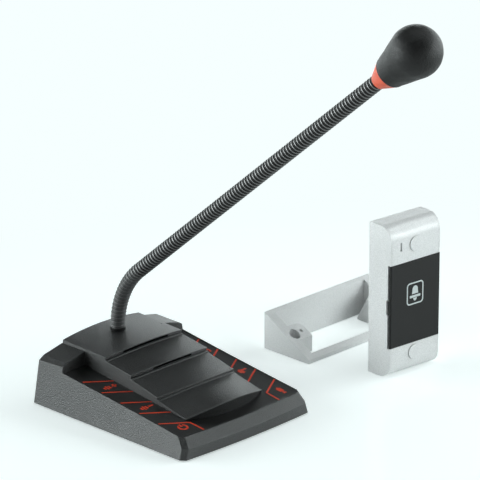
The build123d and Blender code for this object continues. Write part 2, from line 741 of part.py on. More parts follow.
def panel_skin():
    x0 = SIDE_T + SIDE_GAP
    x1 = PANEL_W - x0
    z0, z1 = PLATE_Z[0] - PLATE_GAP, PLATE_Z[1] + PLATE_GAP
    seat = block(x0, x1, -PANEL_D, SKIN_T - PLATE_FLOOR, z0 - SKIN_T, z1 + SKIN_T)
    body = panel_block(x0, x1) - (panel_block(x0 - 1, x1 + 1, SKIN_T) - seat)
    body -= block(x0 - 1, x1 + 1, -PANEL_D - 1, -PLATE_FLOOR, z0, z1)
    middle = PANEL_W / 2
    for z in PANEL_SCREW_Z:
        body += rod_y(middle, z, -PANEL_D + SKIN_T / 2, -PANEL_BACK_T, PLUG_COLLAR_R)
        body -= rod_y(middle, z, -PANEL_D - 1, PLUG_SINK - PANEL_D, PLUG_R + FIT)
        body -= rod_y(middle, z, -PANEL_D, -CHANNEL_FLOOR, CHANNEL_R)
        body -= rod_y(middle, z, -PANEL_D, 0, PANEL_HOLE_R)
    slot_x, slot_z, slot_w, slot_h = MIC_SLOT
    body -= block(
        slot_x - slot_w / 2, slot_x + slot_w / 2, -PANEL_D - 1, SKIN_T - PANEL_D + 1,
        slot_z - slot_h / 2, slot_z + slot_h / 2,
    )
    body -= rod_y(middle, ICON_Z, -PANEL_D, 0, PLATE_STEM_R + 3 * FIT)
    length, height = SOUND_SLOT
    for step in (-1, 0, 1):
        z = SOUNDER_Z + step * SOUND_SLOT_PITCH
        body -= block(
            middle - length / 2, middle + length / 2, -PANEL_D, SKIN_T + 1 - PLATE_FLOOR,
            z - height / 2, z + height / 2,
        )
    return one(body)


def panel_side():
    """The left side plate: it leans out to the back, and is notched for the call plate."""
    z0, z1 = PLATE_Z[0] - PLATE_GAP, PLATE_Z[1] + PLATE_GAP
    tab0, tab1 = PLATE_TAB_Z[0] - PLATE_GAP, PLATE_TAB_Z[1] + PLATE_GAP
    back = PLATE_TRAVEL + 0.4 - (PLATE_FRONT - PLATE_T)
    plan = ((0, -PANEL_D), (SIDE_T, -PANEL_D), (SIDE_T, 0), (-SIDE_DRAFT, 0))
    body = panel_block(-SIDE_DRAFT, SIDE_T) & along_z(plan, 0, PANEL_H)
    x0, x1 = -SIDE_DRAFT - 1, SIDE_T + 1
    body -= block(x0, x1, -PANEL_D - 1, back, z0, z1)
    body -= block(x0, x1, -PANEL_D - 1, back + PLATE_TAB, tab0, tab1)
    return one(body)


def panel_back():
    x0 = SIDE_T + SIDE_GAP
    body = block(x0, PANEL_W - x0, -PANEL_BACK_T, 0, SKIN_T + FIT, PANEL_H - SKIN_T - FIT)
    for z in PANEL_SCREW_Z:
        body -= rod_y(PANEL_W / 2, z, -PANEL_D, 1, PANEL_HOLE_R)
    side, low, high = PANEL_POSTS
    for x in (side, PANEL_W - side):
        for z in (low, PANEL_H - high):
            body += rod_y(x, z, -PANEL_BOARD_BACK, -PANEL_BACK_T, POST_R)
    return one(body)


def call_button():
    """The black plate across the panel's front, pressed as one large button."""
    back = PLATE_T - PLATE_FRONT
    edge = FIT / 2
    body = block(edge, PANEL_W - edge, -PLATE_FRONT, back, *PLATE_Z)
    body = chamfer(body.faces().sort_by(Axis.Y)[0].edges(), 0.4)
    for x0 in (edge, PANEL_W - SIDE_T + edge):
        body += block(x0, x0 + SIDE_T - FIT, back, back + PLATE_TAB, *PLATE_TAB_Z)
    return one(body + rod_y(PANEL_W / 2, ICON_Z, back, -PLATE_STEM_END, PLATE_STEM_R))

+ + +

Extract the complete listing above, reproducing each line exactly.

## Full output:
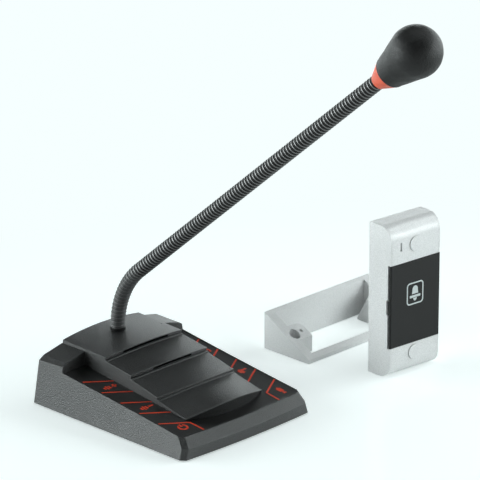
The build123d and Blender code for this object continues. Write part 2, from line 741 of part.py on. More parts follow.
def panel_skin():
    x0 = SIDE_T + SIDE_GAP
    x1 = PANEL_W - x0
    z0, z1 = PLATE_Z[0] - PLATE_GAP, PLATE_Z[1] + PLATE_GAP
    seat = block(x0, x1, -PANEL_D, SKIN_T - PLATE_FLOOR, z0 - SKIN_T, z1 + SKIN_T)
    body = panel_block(x0, x1) - (panel_block(x0 - 1, x1 + 1, SKIN_T) - seat)
    body -= block(x0 - 1, x1 + 1, -PANEL_D - 1, -PLATE_FLOOR, z0, z1)
    middle = PANEL_W / 2
    for z in PANEL_SCREW_Z:
        body += rod_y(middle, z, -PANEL_D + SKIN_T / 2, -PANEL_BACK_T, PLUG_COLLAR_R)
        body -= rod_y(middle, z, -PANEL_D - 1, PLUG_SINK - PANEL_D, PLUG_R + FIT)
        body -= rod_y(middle, z, -PANEL_D, -CHANNEL_FLOOR, CHANNEL_R)
        body -= rod_y(middle, z, -PANEL_D, 0, PANEL_HOLE_R)
    slot_x, slot_z, slot_w, slot_h = MIC_SLOT
    body -= block(
        slot_x - slot_w / 2, slot_x + slot_w / 2, -PANEL_D - 1, SKIN_T - PANEL_D + 1,
        slot_z - slot_h / 2, slot_z + slot_h / 2,
    )
    body -= rod_y(middle, ICON_Z, -PANEL_D, 0, PLATE_STEM_R + 3 * FIT)
    length, height = SOUND_SLOT
    for step in (-1, 0, 1):
        z = SOUNDER_Z + step * SOUND_SLOT_PITCH
        body -= block(
            middle - length / 2, middle + length / 2, -PANEL_D, SKIN_T + 1 - PLATE_FLOOR,
            z - height / 2, z + height / 2,
        )
    return one(body)


def panel_side():
    """The left side plate: it leans out to the back, and is notched for the call plate."""
    z0, z1 = PLATE_Z[0] - PLATE_GAP, PLATE_Z[1] + PLATE_GAP
    tab0, tab1 = PLATE_TAB_Z[0] - PLATE_GAP, PLATE_TAB_Z[1] + PLATE_GAP
    back = PLATE_TRAVEL + 0.4 - (PLATE_FRONT - PLATE_T)
    plan = ((0, -PANEL_D), (SIDE_T, -PANEL_D), (SIDE_T, 0), (-SIDE_DRAFT, 0))
    body = panel_block(-SIDE_DRAFT, SIDE_T) & along_z(plan, 0, PANEL_H)
    x0, x1 = -SIDE_DRAFT - 1, SIDE_T + 1
    body -= block(x0, x1, -PANEL_D - 1, back, z0, z1)
    body -= block(x0, x1, -PANEL_D - 1, back + PLATE_TAB, tab0, tab1)
    return one(body)


def panel_back():
    x0 = SIDE_T + SIDE_GAP
    body = block(x0, PANEL_W - x0, -PANEL_BACK_T, 0, SKIN_T + FIT, PANEL_H - SKIN_T - FIT)
    for z in PANEL_SCREW_Z:
        body -= rod_y(PANEL_W / 2, z, -PANEL_D, 1, PANEL_HOLE_R)
    side, low, high = PANEL_POSTS
    for x in (side, PANEL_W - side):
        for z in (low, PANEL_H - high):
            body += rod_y(x, z, -PANEL_BOARD_BACK, -PANEL_BACK_T, POST_R)
    return one(body)


def call_button():
    """The black plate across the panel's front, pressed as one large button."""
    back = PLATE_T - PLATE_FRONT
    edge = FIT / 2
    body = block(edge, PANEL_W - edge, -PLATE_FRONT, back, *PLATE_Z)
    body = chamfer(body.faces().sort_by(Axis.Y)[0].edges(), 0.4)
    for x0 in (edge, PANEL_W - SIDE_T + edge):
        body += block(x0, x0 + SIDE_T - FIT, back, back + PLATE_TAB, *PLATE_TAB_Z)
    return one(body + rod_y(PANEL_W / 2, ICON_Z, back, -PLATE_STEM_END, PLATE_STEM_R))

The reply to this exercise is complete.